Given request: Write the material out again, line by line, exactly as it is.

Stored data:
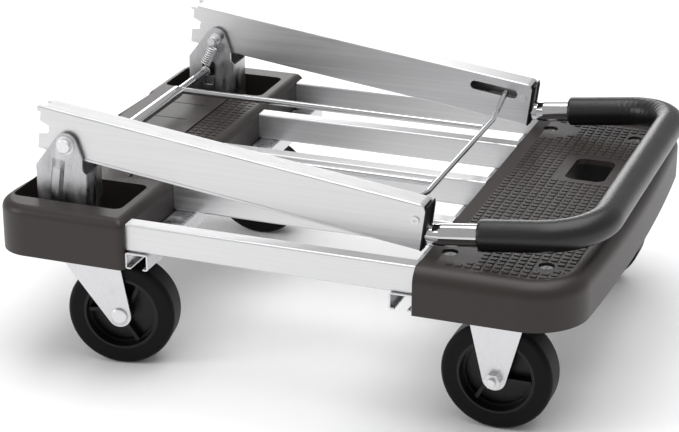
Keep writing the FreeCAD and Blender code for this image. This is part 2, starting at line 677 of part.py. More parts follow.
def hub(x, first_spoke):
    rim = fuse(cylinder("rim_radius", "wheel_width - 1",
                        (x, "wheel_y - wheel_width / 2 + 0.5", "wheel_radius"),
                        (0, 1, 0)),
               cylinder("rim_radius + 3", 14, (x, "wheel_y - 7", "wheel_radius"), (0, 1, 0)))
    dishes = []
    for turn in (1, -1):
        dishes.append(cylinder("rim_radius - 3.5", 13, (x, "wheel_y + %d * 8.5" % turn, "wheel_radius"),
                               (0, turn, 0)))
        dishes.append(cylinder("rim_radius - 7", 12, (x, "wheel_y + %d * 3" % turn, "wheel_radius"),
                               (0, turn, 0)))
    boss = cylinder(13, "wheel_width + 2", (x, "wheel_y - wheel_width / 2 - 1", "wheel_radius"), (0, 1, 0))
    spokes = []
    for third in range(3):
        angle = math.radians(first_spoke + 120 * third)
        for turn in (1, -1):
            spoke = box((28, 4.4, 14), (0, 0, 0))
            offset = Vector(11 * math.cos(angle) + 2.2 * math.sin(angle), 0,
                            11 * math.sin(angle) - 2.2 * math.cos(angle))
            spoke.Placement = Placement(offset, Rotation(Vector(0, -1, 0), math.degrees(angle))
                                        * Rotation(Vector(1, 0, 0), -90 if turn > 0 else 90))
            spokes.append((spoke, turn, offset))
    placed = []
    for spoke, turn, offset in spokes:
        spoke.setExpression(".Placement.Base.x", words("%s + %r" % (x, offset.x)))
        spoke.setExpression(".Placement.Base.y", words("wheel_y"))
        spoke.setExpression(".Placement.Base.z", words("wheel_radius + %r" % offset.z))
        placed.append(spoke)
    bore = cylinder("bore_radius", 60, (x, "wheel_y - 30", "wheel_radius"), (0, 1, 0))
    return cut(fuse(cut(rim, fuse(*dishes)), boss, *placed), bore)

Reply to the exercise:
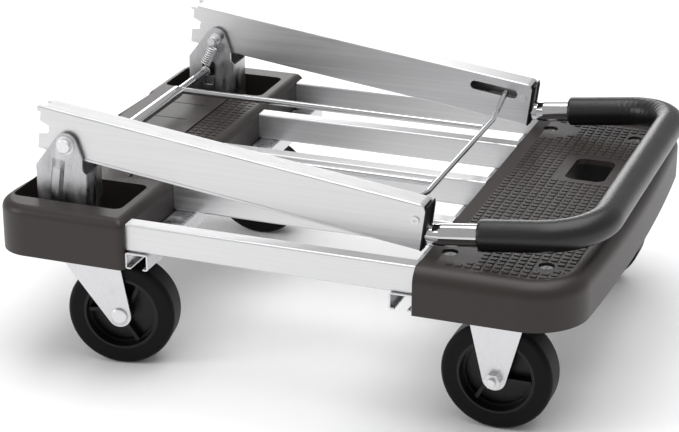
Keep writing the FreeCAD and Blender code for this image. This is part 2, starting at line 677 of part.py. More parts follow.
def hub(x, first_spoke):
    rim = fuse(cylinder("rim_radius", "wheel_width - 1",
                        (x, "wheel_y - wheel_width / 2 + 0.5", "wheel_radius"),
                        (0, 1, 0)),
               cylinder("rim_radius + 3", 14, (x, "wheel_y - 7", "wheel_radius"), (0, 1, 0)))
    dishes = []
    for turn in (1, -1):
        dishes.append(cylinder("rim_radius - 3.5", 13, (x, "wheel_y + %d * 8.5" % turn, "wheel_radius"),
                               (0, turn, 0)))
        dishes.append(cylinder("rim_radius - 7", 12, (x, "wheel_y + %d * 3" % turn, "wheel_radius"),
                               (0, turn, 0)))
    boss = cylinder(13, "wheel_width + 2", (x, "wheel_y - wheel_width / 2 - 1", "wheel_radius"), (0, 1, 0))
    spokes = []
    for third in range(3):
        angle = math.radians(first_spoke + 120 * third)
        for turn in (1, -1):
            spoke = box((28, 4.4, 14), (0, 0, 0))
            offset = Vector(11 * math.cos(angle) + 2.2 * math.sin(angle), 0,
                            11 * math.sin(angle) - 2.2 * math.cos(angle))
            spoke.Placement = Placement(offset, Rotation(Vector(0, -1, 0), math.degrees(angle))
                                        * Rotation(Vector(1, 0, 0), -90 if turn > 0 else 90))
            spokes.append((spoke, turn, offset))
    placed = []
    for spoke, turn, offset in spokes:
        spoke.setExpression(".Placement.Base.x", words("%s + %r" % (x, offset.x)))
        spoke.setExpression(".Placement.Base.y", words("wheel_y"))
        spoke.setExpression(".Placement.Base.z", words("wheel_radius + %r" % offset.z))
        placed.append(spoke)
    bore = cylinder("bore_radius", 60, (x, "wheel_y - 30", "wheel_radius"), (0, 1, 0))
    return cut(fuse(cut(rim, fuse(*dishes)), boss, *placed), bore)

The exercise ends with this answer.